Hydrocarbon seeps are a natural geological methane source that is poorly incorporated or even ignored in these budgets. This is in part because few measurements of methane emissions are taken, and in part because of the dynamic nature of seeps. There are land seeps (terrestrial) and also marine seeps – geology doesn’t care whether there’s water or air above it!
Marine seeps constantly change, making it very hard to make good estimates of emissions. For example, emissions vary from factors like swell, seasonal storms, and wind patterns. Long-term measurements are needed to correctly account for these variations, yet very few studies have been long-term.

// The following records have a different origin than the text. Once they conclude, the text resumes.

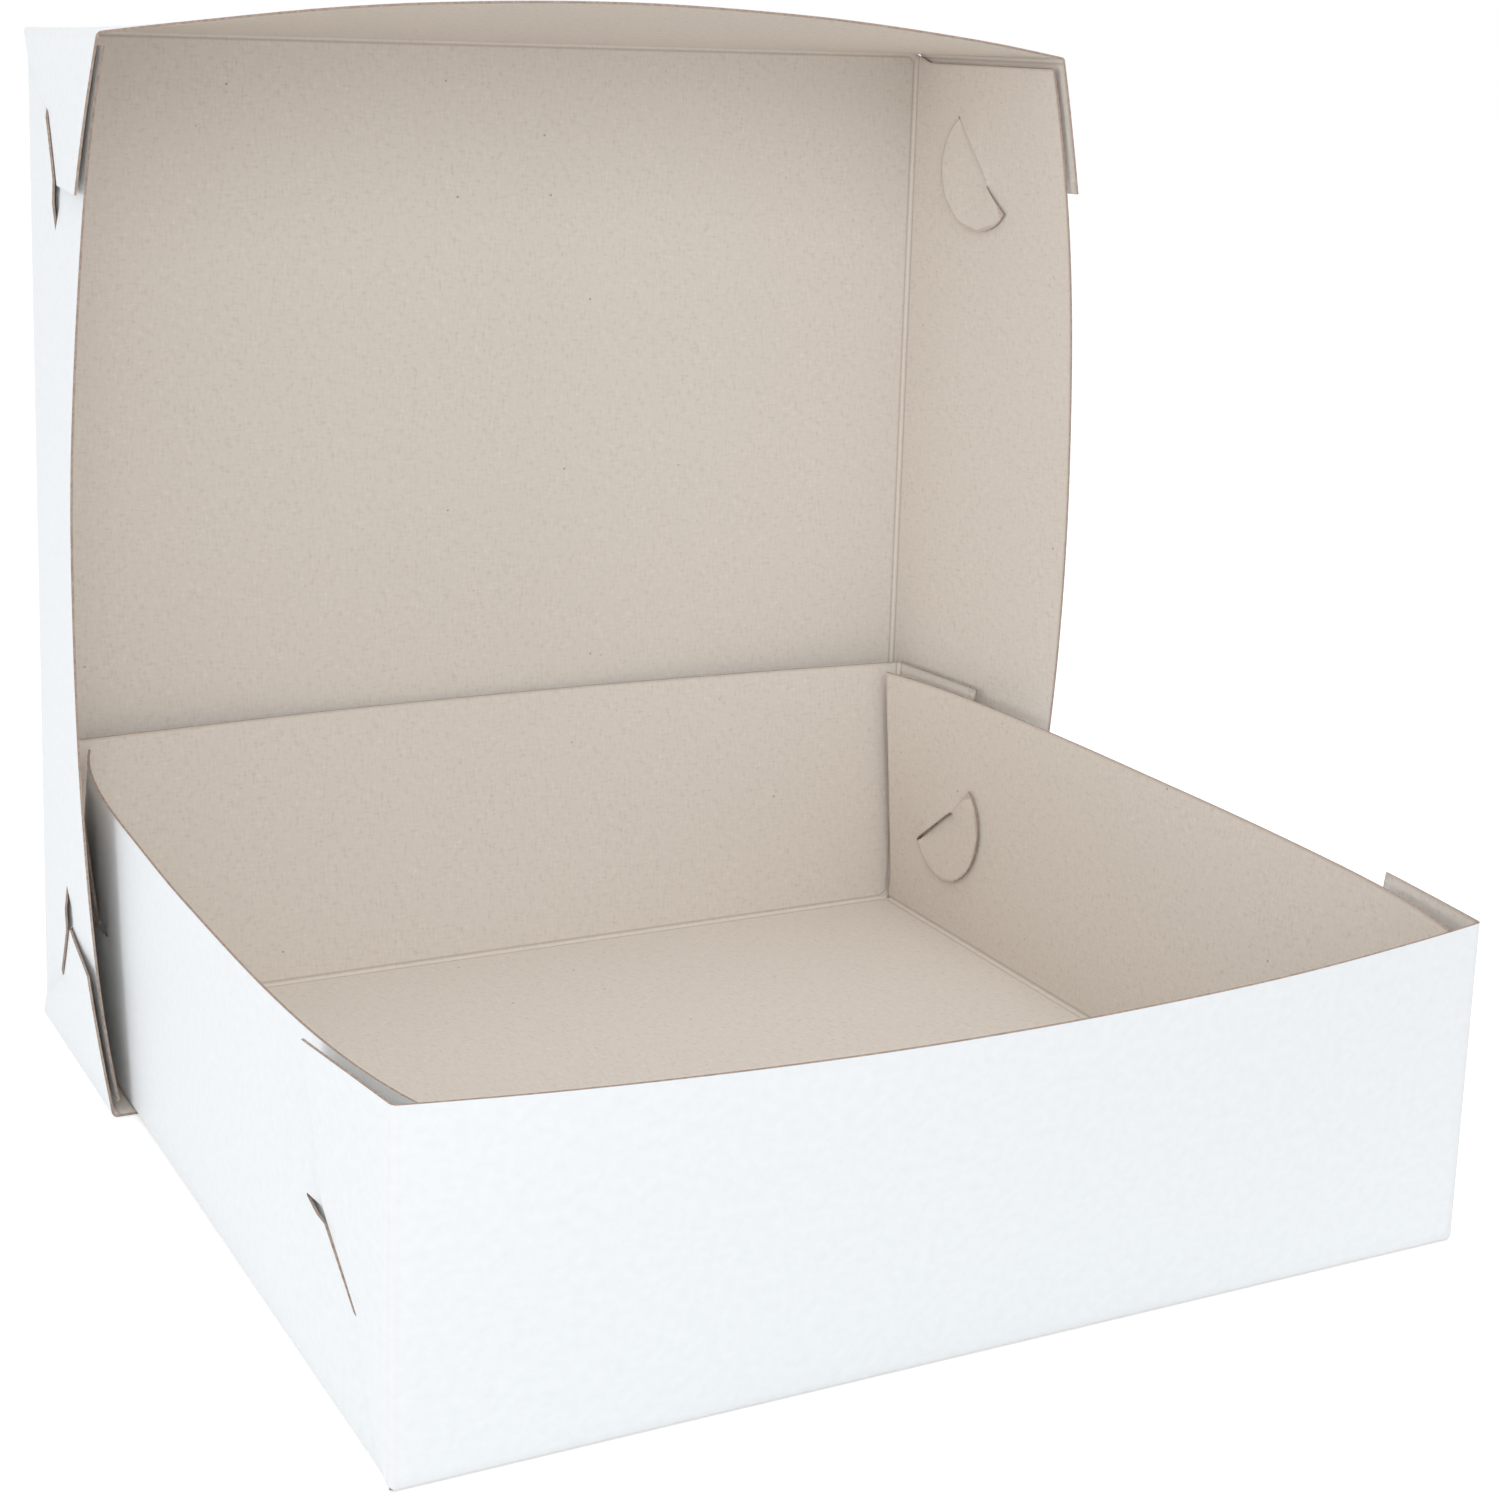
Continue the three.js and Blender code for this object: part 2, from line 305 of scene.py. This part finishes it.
    def outside_share(self, along, up):
        """1 on the flap, 0 on the tongue inside the wall, between them on the ramp.

        With it comes how far past the slit the point lies.
        """
        step = Vector((along, up)) - self.near
        run = step.dot(self.ramp_along)
        off = step.dot(self.ramp_across)
        if run < -RAMP_END:
            return 1.0, 0.0
        if run > self.ramp_length + RAMP_END:
            past = Vector((along, up)) - self.notch
            bearing = math.atan2(past.y, past.x)
            return (1.0, 0.0) if bearing > NOTCH_BEARING else (0.0, past.length)
        return min(1.0, max(0.0, 0.5 + off / RAMP)), max(0.0, -off)

    def folded(self, s, t):
        """The place of a point of the blank once folded, measured from the front lower edge."""
        hand = math.copysign(1, s)
        way = math.copysign(1, t)
        across, along = abs(s), abs(t)
        bow = self.right if hand > 0 else self.left
        if along > self.flat_y + TOLERANCE:
            return self.folded_end(across, along, hand, way, bow)
        if across > self.flat_x + TOLERANCE:
            out, up = self.over_fold(across - self.flat_x)
            x = self.flat_x + out
            if out > self.bend - TOLERANCE:
                from_end = self.half_depth - along
                x += self.side_out(bow, from_end, up) + self.warp(hand, t, up)
            return Vector((hand * x, self.half_depth + t, up))
        inner = (1 - (s / self.flat_x) ** 2) * (1 - (t / self.flat_y) ** 2)
        place = Vector((s / PANEL_RISE_SPAN, t / PANEL_RISE_SPAN, self.seed))
        rise = PANEL_RISE * inner * (0.5 + noise.noise(place))
        return Vector((s, self.half_depth + t, self.board / 2 + max(0, rise)))

    def over_fold(self, past):
        """How far out and up a point lies that is some way past the start of a fold."""
        if past < self.arc:
            angle = past / self.bend
            return self.bend * math.sin(angle), self.fold - self.bend * math.cos(angle)
        return self.bend, self.fold + past - self.arc

    def folded_end(self, across, along, hand, way, bow):
        """The place of a point of an end wall, its corner fold, a flap or a tongue."""
        out, up = self.over_fold(along - self.flat_y)
        turned = across - (self.corner_x - CORNER_RADIUS)
        end_bow = self.front if way < 0 else self.back
        y = self.flat_y + out
        if turned <= 0:
            x = across
            inward = 0.0
        elif turned < self.corner_arc:
            angle = turned / CORNER_RADIUS
            x = self.corner_x - CORNER_RADIUS * (1 - math.sin(angle))
            inward = CORNER_RADIUS * (1 - math.cos(angle))
        else:
            x = self.corner_x
            inward = CORNER_RADIUS + turned - self.corner_arc
        bulge = max(0.0, 1 - (min(across, x) / self.end_half) ** 2)
        y += end_bow * bulge * self.lean(up)
        flat = max(0.0, 1 - across / self.corner_x)
        y += self.warp(2 * way, hand * across, up) * min(1.0, WARP_FADE * flat)
        y -= inward
        if inward > 0:
            from_corner = inward + self.board / 2
            fold_share = min(1.0, inward / CORNER_RADIUS)
            x += self.lock_out(bow, from_corner, up) - FLAP_GAP - self.board / 2
            x += self.warp(hand, way * (self.half_depth - from_corner), up) * fold_share
        return Vector((hand * x, self.half_depth + way * y, up))

    def crease_distance(self, s, t):
        """How far a point of the blank is from the nearest score."""
        across, along = abs(s), abs(t)
        middle = self.arc / 2
        found = [NO_SCORE]
        if along < self.half_depth - SCORE_END:
            found.append(abs(across - self.flat_x - middle))
        if across < self.half + SCORE_END:
            found.append(abs(along - self.flat_y - middle))
        if along > self.flat_y + SCORE_END:
            found.append(abs(across - self.corner_x + CORNER_RADIUS - self.corner_arc / 2))
        return min(found)


def cut(bm, parts, layer, point, normal, near=None):
    """Cuts the faces of some parts of the blank along a straight line."""
    faces = [f for f in bm.faces
             if f[layer] in parts and (near is None or near(f.calc_center_median()))]
    edges = {e for f in faces for e in f.edges}
    verts = {v for f in faces for v in f.verts}
    bmesh.ops.bisect_plane(
        bm, geom=[*faces, *edges, *verts], dist=TOLERANCE,
        plane_co=(*point, 0), plane_no=(*normal, 0))


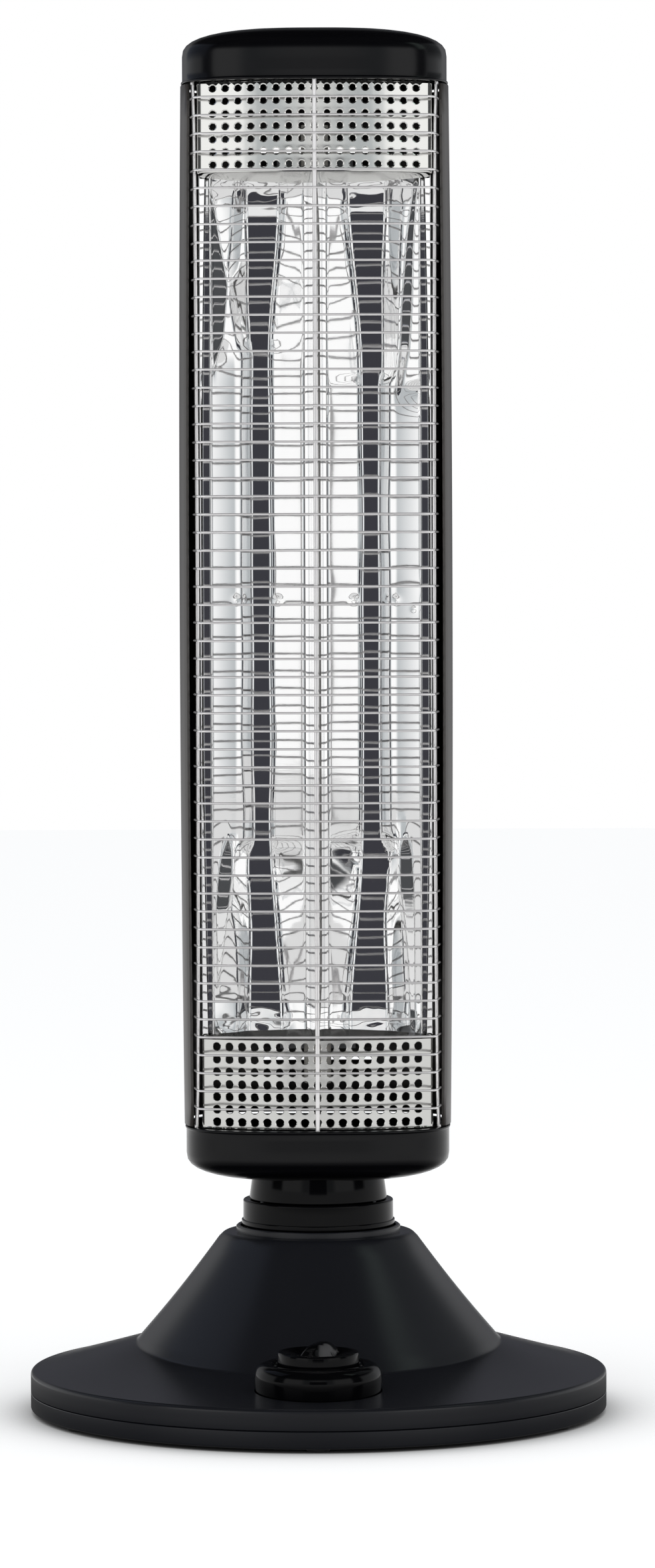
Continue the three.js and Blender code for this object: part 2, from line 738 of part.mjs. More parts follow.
// Base loom: from the neck's middle down behind the motor and along the tray to the rotary switch
const loomLow = floorSeat + loomRadius + loomLift;
const loomNeckEnd = plateBottom - turnGap;
const baseLoomPath = [
  [0, neckY, loomNeckEnd],
  [0, neckY, loomNeckEnd - loomBend],
  [0, neckY, motorBottom],
  [0, neckY, loomLow + loomBend],
  [0, neckY - loomBend, loomLow],
  [tipSize, crankY - loomBend, loomLow],
  [tipSize, tipY, loomLow],
  [tipSize, controlY + switchSize, loomLow],
  [loomBend / 2, controlY + switchSize / 2 + loomBend / 2, switchBottom + loomBend / 2],
  [loomBend / 2, controlY + switchSize / 2 + seatGap, switchBottom + loomBend / 2],
];
add(heater, "base_harness", loom(baseLoomPath, 30), darkPlastic);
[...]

Different types of bubbles observed coming up from underground reservoirs at the COP seep field (Leifer & Culling 2010). These bubbles are a geological source of greenhouse gases such as methane.

In this regard, the Coal Oil Point (COP) seep field in Santa Barbara, CA has played an important role. The COP seep field gas emissions are primarily methane and lots of it! As such, it was the first seep field for which emissions have been estimated. And the only for which long term data are available. In fact, methane emissions at this seep field are equivalent to 8% of Los Angeles’s man-made methane. This makes it a perfect natural laboratory to measure how geological emissions change with time and what causes these changes.
For example, truly unique long-term data spanning 18 years for the COP seep field has been analyzed. The COP seep field is downwind of an air monitoring station, the West Campus Station (WCS). It lies only 2 km away from the seep field at sea-surface level. In addition to the convenient placement of the station, the COP seep field impacts air quality in surrounding areas and is a great model for improving methane budget estimations. WCS measures emissions continuously, analyzing the air concentration of total hydrocarbons (THCs). Measurements of THCs are often used to estimate methane emissions; methane is a type of THC and the most prominent THC (above 95% for all hydrocarbon gases emitted) at the COP seep field. These data are collected and stored as an hourly average.

This map (Leifer 2019) displays the COP hydrocarbon seep field. It also shows the position of West Campus Station relative to the seep field – right off the coast and in close proximity to the seeps (WCS arrow).

The WCS data displayed patterns of THC concentration that varied daily, seasonally, and yearly. Winds follow a diurnal (daily) cycle – blowing towards shore during the day, and offshore at night. This wind pattern results in high levels of THC in the morning and evening hours, with low and less variable emissions in the afternoon. For example, this cycle creates THC accumulation over the seeps at night and onshore morning winds blow it towards WCS causing high morning THC levels. Seasons also change temperature and weather patterns that affect seep gas emissions. Seasonality was demonstrated by comparing the THC concentration at the same time each day (12:00PM). January had the highest release of emissions, and July had the lowest. These seasonal trends closely followed onshore wind patterns further confirming that wind patterns largely account for changes in seep emissions.
However, wind patterns did not seem to contribute to more long-term scales such as interannual (between years) trends. These yearly changes persist throughout seasons, not following typical seasonal trends. Emissions from the COP seep field decreased through 1990 then they increased through 2008 and have been decreasing since. The exact cause for this trend has been speculated upon; it’s thought to be the result of changes in geologic events. Changes in the deep reservoirs of oil and gas could cause an increase in THC emissions by the sealing or opening of more pathways. Waves, storms, and changes in the pressure of the underground reservoir can also affect emissions (see temporal variability).
This unique long-term analysis of methane (and other hydrocarbons) released at Coal Oil Point reveals the constant variability and unpredictable nature of marine seep emissions. Studies like this one are necessary to improve prediction of methane release and methane budgets used by regulatory agencies. Geologic seeps like these contribute significantly to greenhouse gas emissions, making it pertinent to understand their impact on our global ecosystem.